## Challenge
Each entry below must be repeated word for word.

+-------+

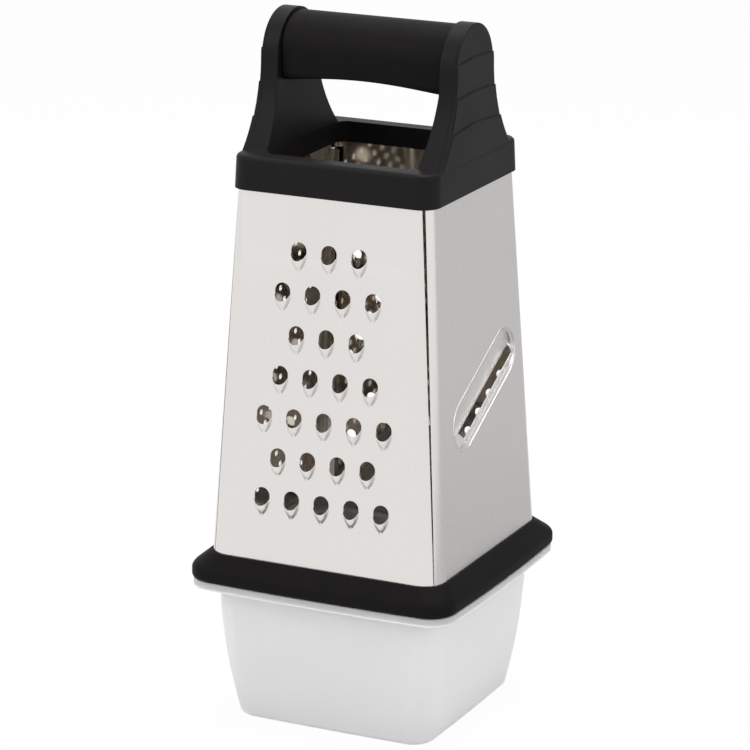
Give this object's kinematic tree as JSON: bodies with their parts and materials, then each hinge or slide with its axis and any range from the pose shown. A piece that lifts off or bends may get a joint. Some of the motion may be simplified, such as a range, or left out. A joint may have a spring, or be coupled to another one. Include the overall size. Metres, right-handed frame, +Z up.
{
  "type": "box grater",
  "caption": "Four-sided tapering box grater with coarse, medium and fine faces, an angled slicer, a bridge handle and a lift-off catch container under its soft base ring.",
  "frame": {"origin": "middle of the container's underside", "axes": "+Z up, X along the coarse face and the grip, coarse face towards -Y, slicer face towards +X"},
  "size_m": [0.1192, 0.1192, 0.2883],
  "materials": {
    "steel": "satin stainless sheet",
    "screws": "plain",
    "collar": "satin black",
    "frame": "satin black",
    "ring": "natural milky",
    "core": "matte black",
    "bumper": "matte soft-touch",
    "grip": "matte soft-touch",
    "container": "frosted translucent"
  },
  "bodies": {
    "container": {"container": "container"},
    "grater": {"base_ring": "ring", "base_bumper": "bumper", "coarse_panel": "steel", "slicer_panel": "steel", "medium_panel": "steel", "fine_panel": "steel", "collar_shell": "collar", "handle_frame": "frame", "clamp_ring": "frame", "clamp_screws": "screws", "grip_core": "core", "grip_sleeve": "grip", "grip_screws": "screws"}
  },
  "joints": [
    {"name": "container_lift", "type": "slide", "parent": "container", "child": "grater", "axis": [0, 0, 1], "range_m": [0, 0.1]}
  ]
}
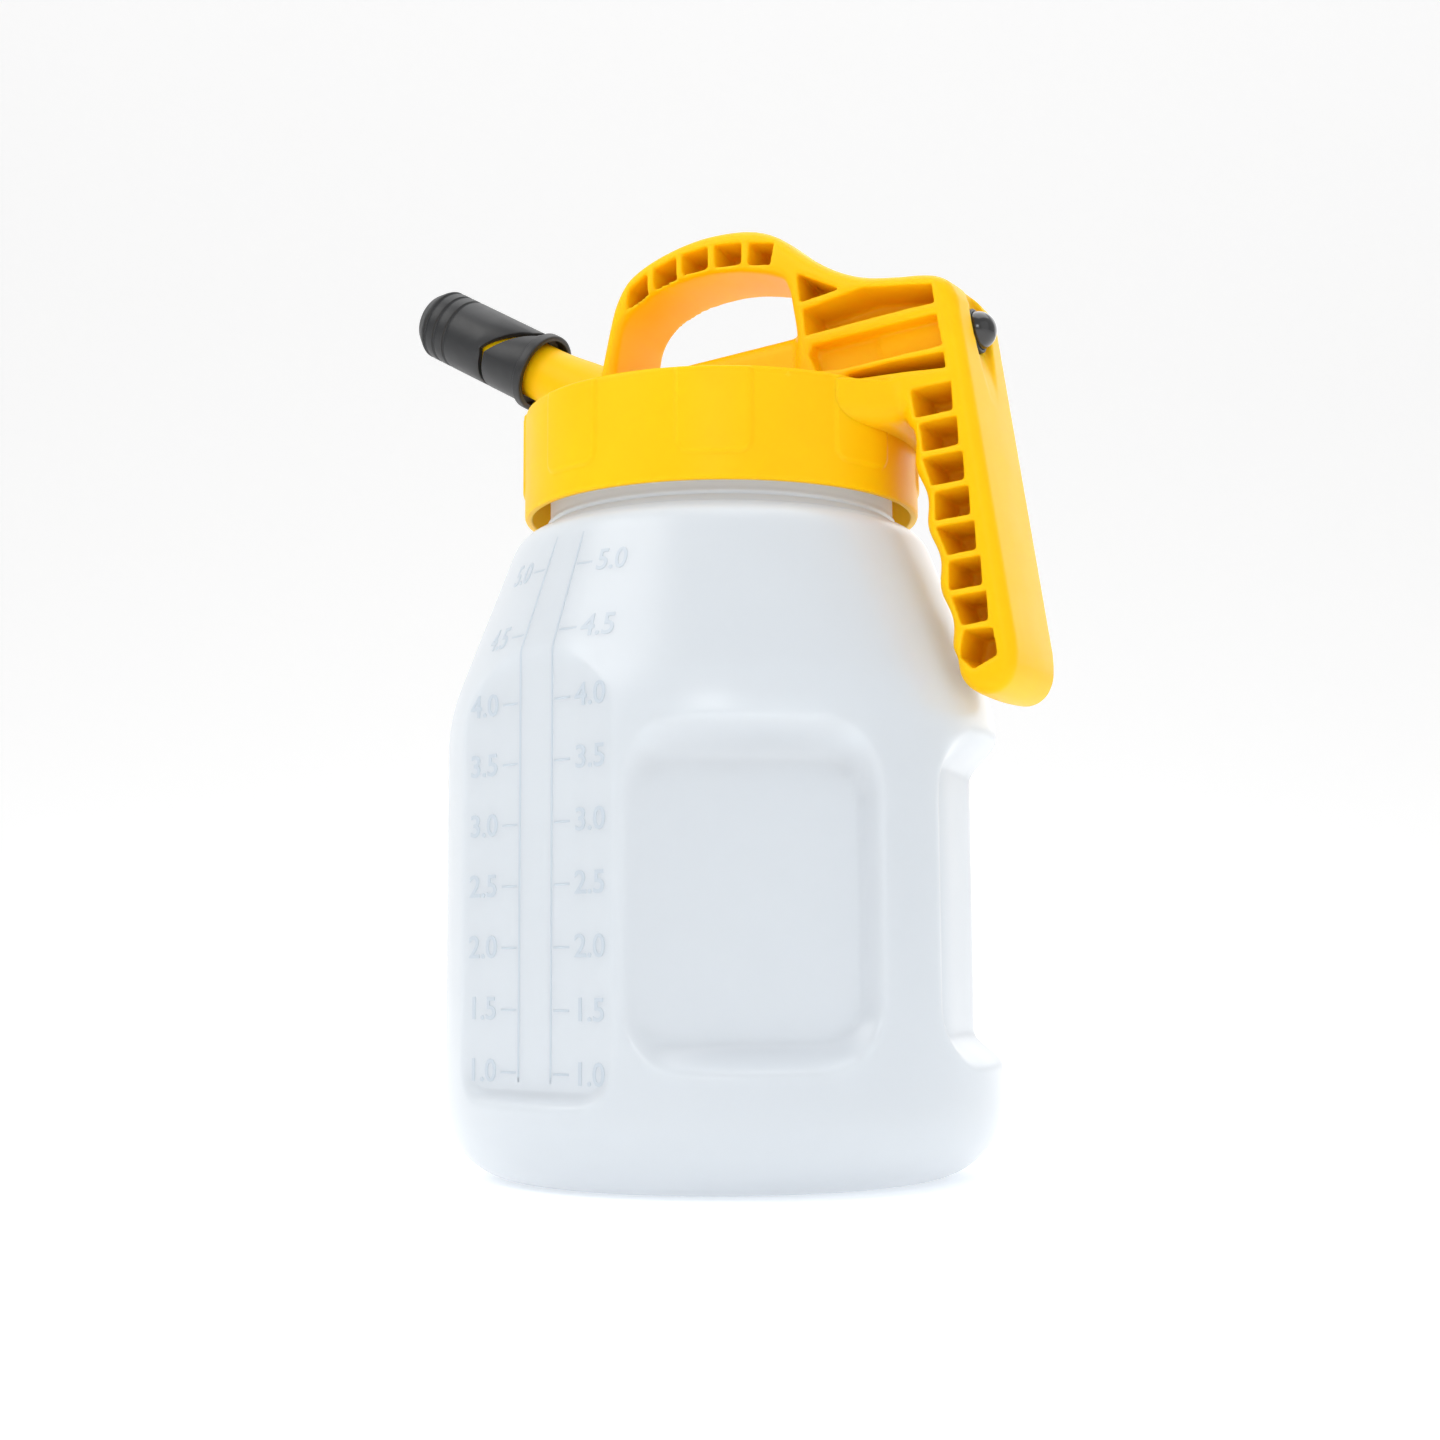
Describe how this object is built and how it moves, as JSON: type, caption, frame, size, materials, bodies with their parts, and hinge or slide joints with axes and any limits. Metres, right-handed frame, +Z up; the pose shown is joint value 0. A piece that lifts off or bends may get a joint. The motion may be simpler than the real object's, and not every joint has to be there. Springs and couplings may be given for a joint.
{
  "type": "oil dispensing container",
  "caption": "Translucent blow-moulded drum with a screw lid that carries an arched top handle, a ribbed rear grip, an air vent button and a twist-open spout nozzle.",
  "frame": {"origin": "middle of the drum's flat base, on the drum's axis", "axes": "+Z up along the drum, -X towards the spout, +X towards the rear grip, +Y across"},
  "size_m": [0.2456, 0.1904, 0.3312],
  "materials": {
    "drum_polymer": "translucent natural polyethylene, soft satin",
    "yellow_moulding": "bright yellow moulded polyethylene, satin gloss",
    "black_moulding": "satin charcoal black",
    "button_moulding": "glossy black",
    "seal_rubber": "matte nitrile rubber",
    "spring_steel": "bright stainless steel"
  },
  "bodies": {
    "drum_body": {"drum": "drum_polymer"},
    "gasket_body": {"lid_gasket": "seal_rubber"},
    "lid_body": {"lid_cap": "yellow_moulding", "spout_tube": "yellow_moulding", "spout_fairing": "yellow_moulding", "top_handle": "yellow_moulding", "rear_bracket": "yellow_moulding", "rear_grip": "yellow_moulding", "spout_collar": "black_moulding", "shutoff_plug": "black_moulding", "plug_o_ring": "seal_rubber", "vent_bush": "black_moulding", "vent_spring": "spring_steel"},
    "nozzle_ring_body": {"nozzle_o_ring": "seal_rubber"},
    "nozzle_body": {"twist_nozzle": "black_moulding"},
    "button_body": {"vent_button": "button_moulding", "vent_stem": "spring_steel", "vent_seal": "seal_rubber", "stem_clip": "spring_steel"}
  },
  "joints": [
    {"name": "lid_lift", "type": "slide", "parent": "drum_body", "child": "gasket_body", "axis": [0, 0, 1], "range_m": [0, 0.0115]},
    {"name": "lid_unscrew", "type": "hinge", "parent": "gasket_body", "child": "lid_body", "pos_m": [0, 0, 0.25], "axis": [0, 0, 1], "range_deg": [0, 450]},
    {"name": "nozzle_travel", "type": "slide", "parent": "lid_body", "child": "nozzle_ring_body", "axis": [-0.8695, 0, 0.4939], "range_m": [0, 0.0125]},
    {"name": "nozzle_twist", "type": "hinge", "parent": "nozzle_ring_body", "child": "nozzle_body", "pos_m": [-0.0737, 0, 0.2937], "axis": [0.8695, 0, -0.4939], "range_deg": [0, 60]},
    {"name": "vent_press", "type": "slide", "parent": "lid_body", "child": "button_body", "axis": [-0.9888, 0, -0.1495], "range_m": [0, 0.0034], "stiffness_N_per_m": 700, "springref_m": -0.001, "deforming": ["vent_spring"]}
  ],
  "couplings": [
    {"joint": "lid_lift", "follows": "lid_unscrew", "m_per_rad": 0.0014324},
    {"joint": "nozzle_travel", "follows": "nozzle_twist", "m_per_rad": 0.011868}
  ]
}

+-------+

## Correct result
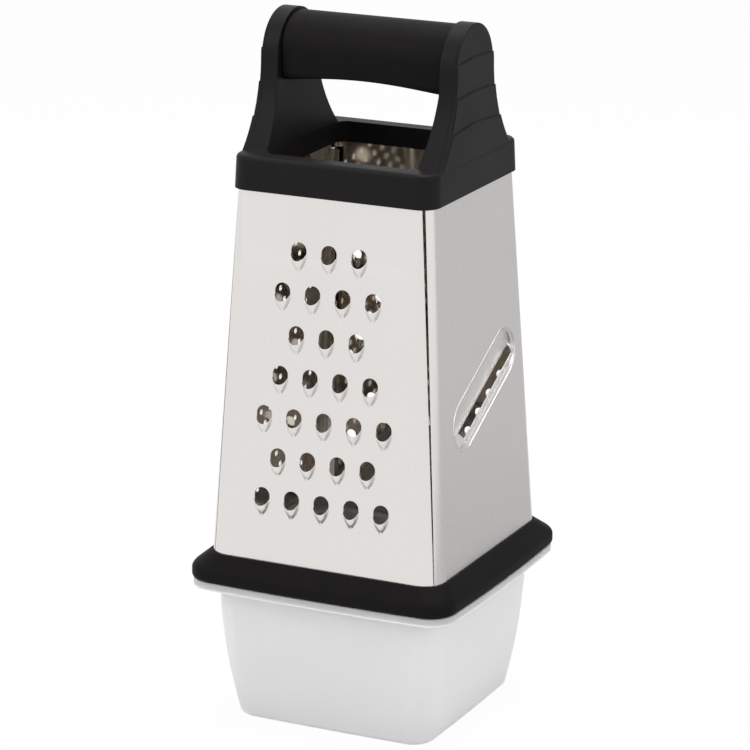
Give this object's kinematic tree as JSON: bodies with their parts and materials, then each hinge or slide with its axis and any range from the pose shown. A piece that lifts off or bends may get a joint. Some of the motion may be simplified, such as a range, or left out. A joint may have a spring, or be coupled to another one. Include the overall size. Metres, right-handed frame, +Z up.
{
  "type": "box grater",
  "caption": "Four-sided tapering box grater with coarse, medium and fine faces, an angled slicer, a bridge handle and a lift-off catch container under its soft base ring.",
  "frame": {"origin": "middle of the container's underside", "axes": "+Z up, X along the coarse face and the grip, coarse face towards -Y, slicer face towards +X"},
  "size_m": [0.1192, 0.1192, 0.2883],
  "materials": {
    "steel": "satin stainless sheet",
    "screws": "plain",
    "collar": "satin black",
    "frame": "satin black",
    "ring": "natural milky",
    "core": "matte black",
    "bumper": "matte soft-touch",
    "grip": "matte soft-touch",
    "container": "frosted translucent"
  },
  "bodies": {
    "container": {"container": "container"},
    "grater": {"base_ring": "ring", "base_bumper": "bumper", "coarse_panel": "steel", "slicer_panel": "steel", "medium_panel": "steel", "fine_panel": "steel", "collar_shell": "collar", "handle_frame": "frame", "clamp_ring": "frame", "clamp_screws": "screws", "grip_core": "core", "grip_sleeve": "grip", "grip_screws": "screws"}
  },
  "joints": [
    {"name": "container_lift", "type": "slide", "parent": "container", "child": "grater", "axis": [0, 0, 1], "range_m": [0, 0.1]}
  ]
}
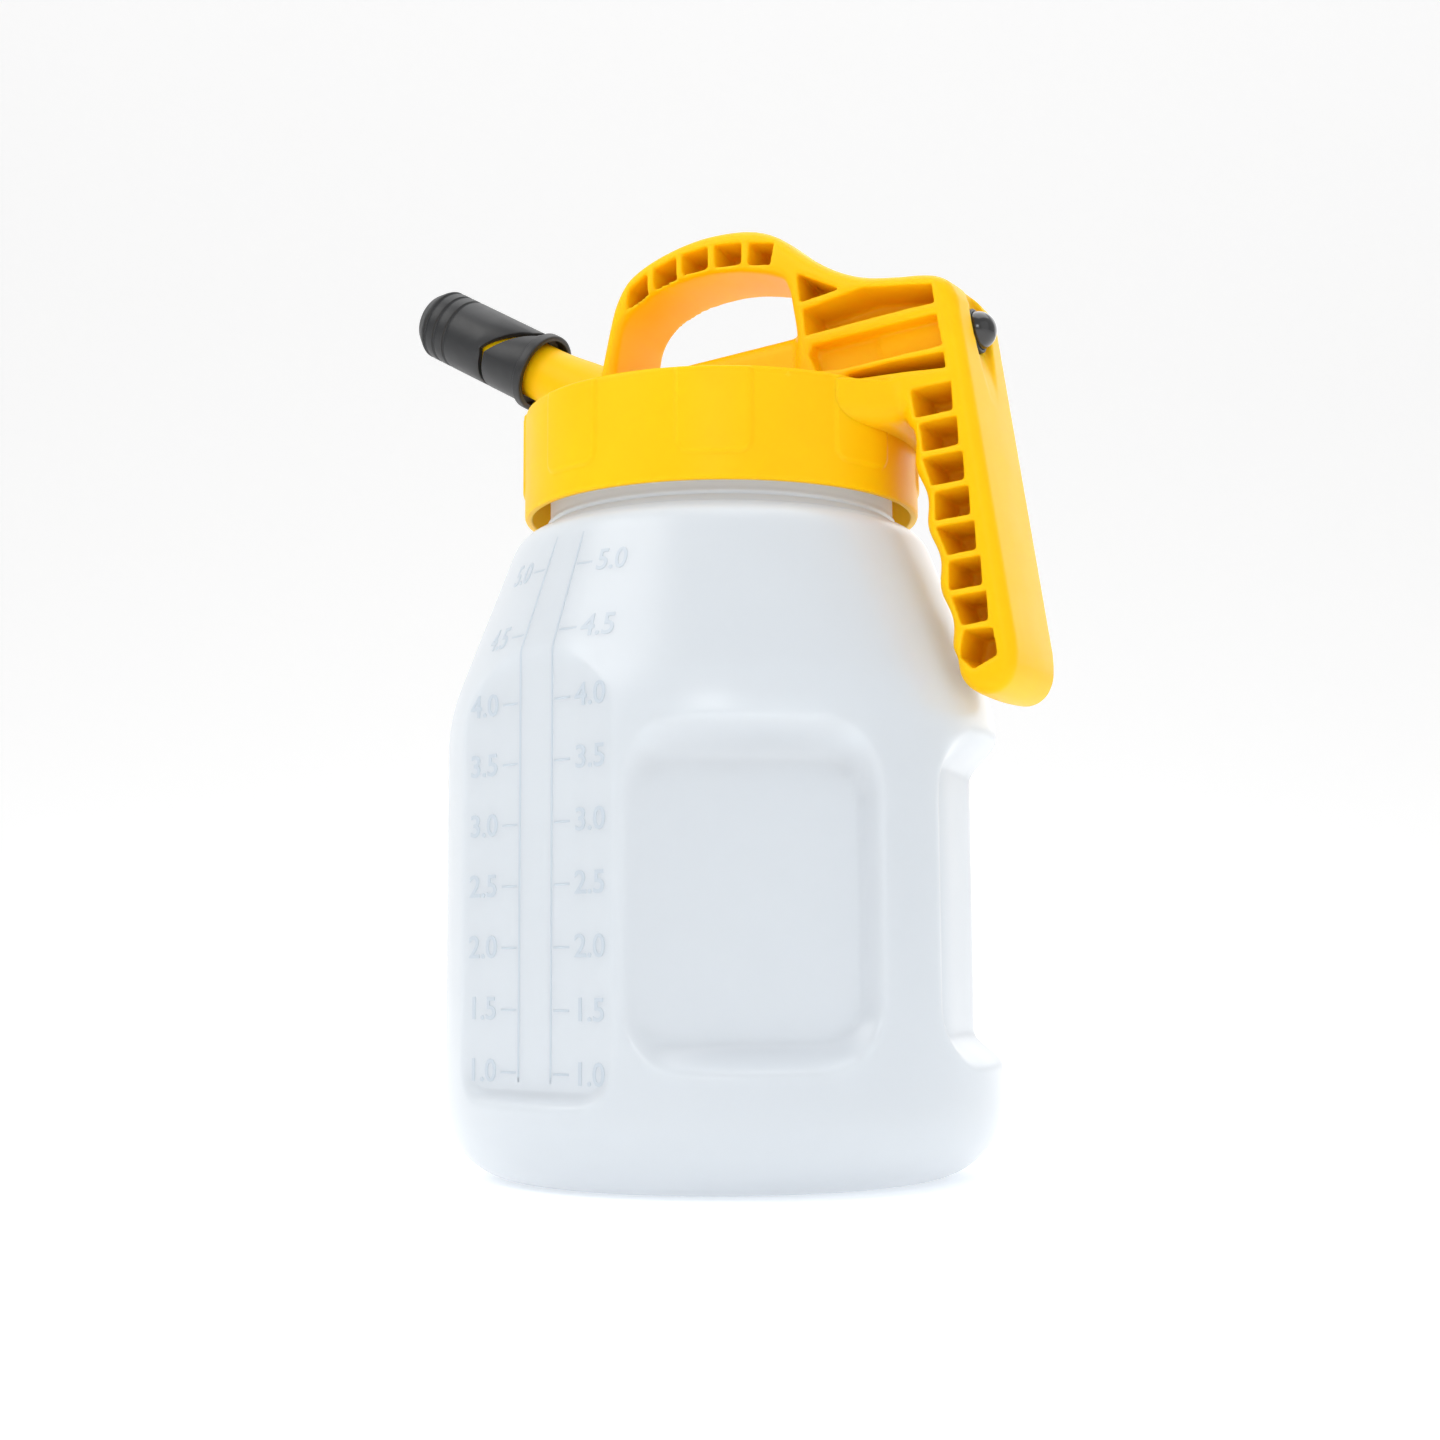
Describe how this object is built and how it moves, as JSON: type, caption, frame, size, materials, bodies with their parts, and hinge or slide joints with axes and any limits. Metres, right-handed frame, +Z up; the pose shown is joint value 0. A piece that lifts off or bends may get a joint. The motion may be simpler than the real object's, and not every joint has to be there. Springs and couplings may be given for a joint.
{
  "type": "oil dispensing container",
  "caption": "Translucent blow-moulded drum with a screw lid that carries an arched top handle, a ribbed rear grip, an air vent button and a twist-open spout nozzle.",
  "frame": {"origin": "middle of the drum's flat base, on the drum's axis", "axes": "+Z up along the drum, -X towards the spout, +X towards the rear grip, +Y across"},
  "size_m": [0.2456, 0.1904, 0.3312],
  "materials": {
    "drum_polymer": "translucent natural polyethylene, soft satin",
    "yellow_moulding": "bright yellow moulded polyethylene, satin gloss",
    "black_moulding": "satin charcoal black",
    "button_moulding": "glossy black",
    "seal_rubber": "matte nitrile rubber",
    "spring_steel": "bright stainless steel"
  },
  "bodies": {
    "drum_body": {"drum": "drum_polymer"},
    "gasket_body": {"lid_gasket": "seal_rubber"},
    "lid_body": {"lid_cap": "yellow_moulding", "spout_tube": "yellow_moulding", "spout_fairing": "yellow_moulding", "top_handle": "yellow_moulding", "rear_bracket": "yellow_moulding", "rear_grip": "yellow_moulding", "spout_collar": "black_moulding", "shutoff_plug": "black_moulding", "plug_o_ring": "seal_rubber", "vent_bush": "black_moulding", "vent_spring": "spring_steel"},
    "nozzle_ring_body": {"nozzle_o_ring": "seal_rubber"},
    "nozzle_body": {"twist_nozzle": "black_moulding"},
    "button_body": {"vent_button": "button_moulding", "vent_stem": "spring_steel", "vent_seal": "seal_rubber", "stem_clip": "spring_steel"}
  },
  "joints": [
    {"name": "lid_lift", "type": "slide", "parent": "drum_body", "child": "gasket_body", "axis": [0, 0, 1], "range_m": [0, 0.0115]},
    {"name": "lid_unscrew", "type": "hinge", "parent": "gasket_body", "child": "lid_body", "pos_m": [0, 0, 0.25], "axis": [0, 0, 1], "range_deg": [0, 450]},
    {"name": "nozzle_travel", "type": "slide", "parent": "lid_body", "child": "nozzle_ring_body", "axis": [-0.8695, 0, 0.4939], "range_m": [0, 0.0125]},
    {"name": "nozzle_twist", "type": "hinge", "parent": "nozzle_ring_body", "child": "nozzle_body", "pos_m": [-0.0737, 0, 0.2937], "axis": [0.8695, 0, -0.4939], "range_deg": [0, 60]},
    {"name": "vent_press", "type": "slide", "parent": "lid_body", "child": "button_body", "axis": [-0.9888, 0, -0.1495], "range_m": [0, 0.0034], "stiffness_N_per_m": 700, "springref_m": -0.001, "deforming": ["vent_spring"]}
  ],
  "couplings": [
    {"joint": "lid_lift", "follows": "lid_unscrew", "m_per_rad": 0.0014324},
    {"joint": "nozzle_travel", "follows": "nozzle_twist", "m_per_rad": 0.011868}
  ]
}